Exercise requirements: Copy the data word for word, keeping every line.

== Data lines

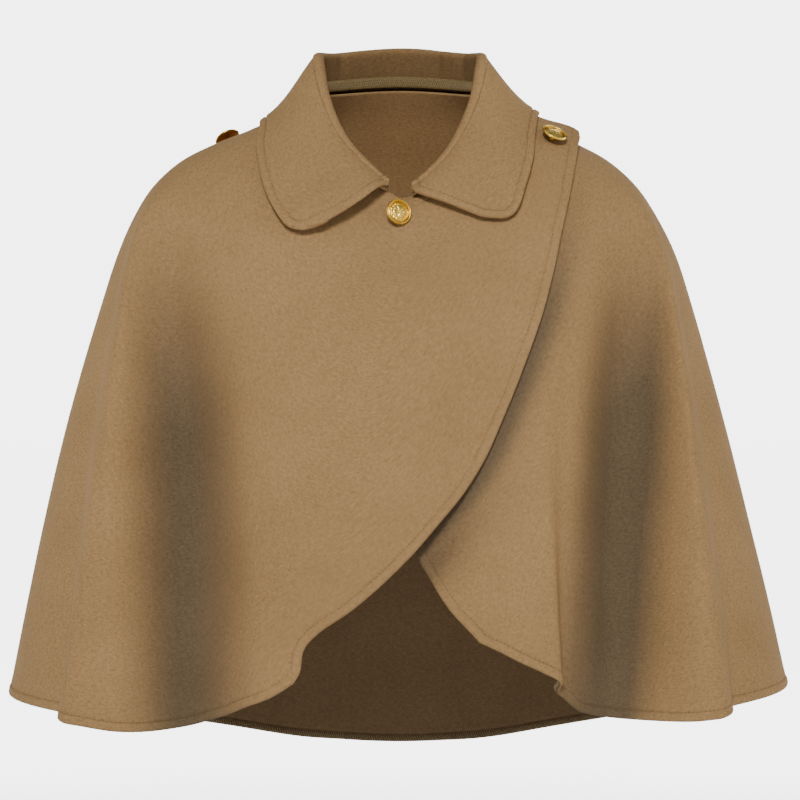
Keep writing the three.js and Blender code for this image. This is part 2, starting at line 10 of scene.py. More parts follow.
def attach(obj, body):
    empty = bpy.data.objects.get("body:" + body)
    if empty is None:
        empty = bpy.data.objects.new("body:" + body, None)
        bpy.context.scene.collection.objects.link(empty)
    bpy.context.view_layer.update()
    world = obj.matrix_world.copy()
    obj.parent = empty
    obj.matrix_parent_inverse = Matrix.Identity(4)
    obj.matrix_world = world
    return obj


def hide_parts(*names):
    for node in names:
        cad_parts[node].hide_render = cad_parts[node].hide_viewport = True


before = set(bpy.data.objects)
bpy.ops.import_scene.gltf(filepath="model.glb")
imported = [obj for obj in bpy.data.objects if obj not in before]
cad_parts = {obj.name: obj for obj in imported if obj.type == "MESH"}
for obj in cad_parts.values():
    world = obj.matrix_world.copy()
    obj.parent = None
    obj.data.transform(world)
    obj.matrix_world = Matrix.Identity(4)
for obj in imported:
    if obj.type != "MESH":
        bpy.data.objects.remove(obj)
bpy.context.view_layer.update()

====

Problem solution:
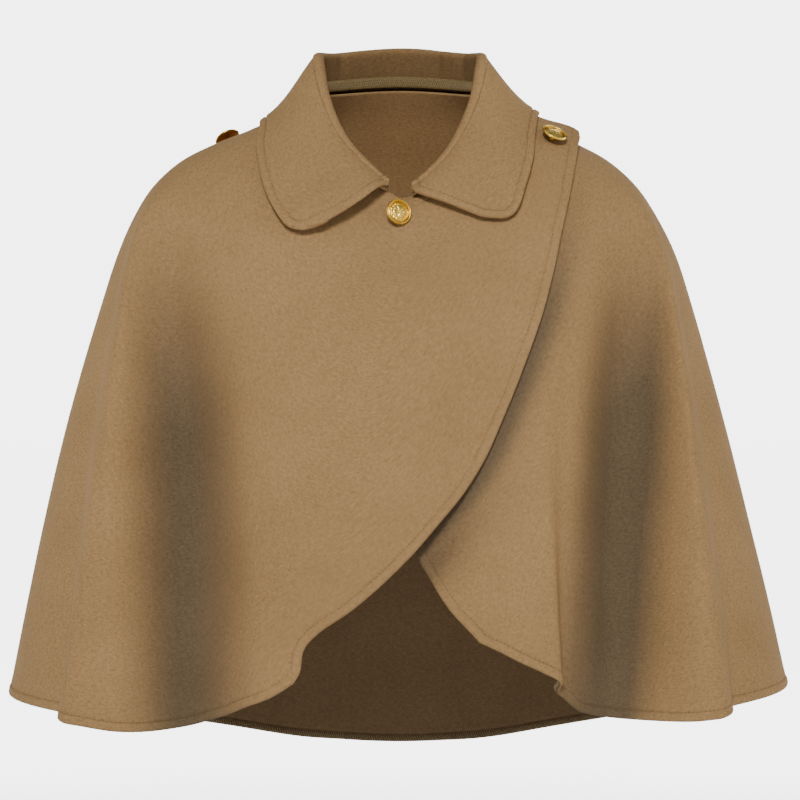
Keep writing the three.js and Blender code for this image. This is part 2, starting at line 10 of scene.py. More parts follow.
def attach(obj, body):
    empty = bpy.data.objects.get("body:" + body)
    if empty is None:
        empty = bpy.data.objects.new("body:" + body, None)
        bpy.context.scene.collection.objects.link(empty)
    bpy.context.view_layer.update()
    world = obj.matrix_world.copy()
    obj.parent = empty
    obj.matrix_parent_inverse = Matrix.Identity(4)
    obj.matrix_world = world
    return obj


def hide_parts(*names):
    for node in names:
        cad_parts[node].hide_render = cad_parts[node].hide_viewport = True


before = set(bpy.data.objects)
bpy.ops.import_scene.gltf(filepath="model.glb")
imported = [obj for obj in bpy.data.objects if obj not in before]
cad_parts = {obj.name: obj for obj in imported if obj.type == "MESH"}
for obj in cad_parts.values():
    world = obj.matrix_world.copy()
    obj.parent = None
    obj.data.transform(world)
    obj.matrix_world = Matrix.Identity(4)
for obj in imported:
    if obj.type != "MESH":
        bpy.data.objects.remove(obj)
bpy.context.view_layer.update()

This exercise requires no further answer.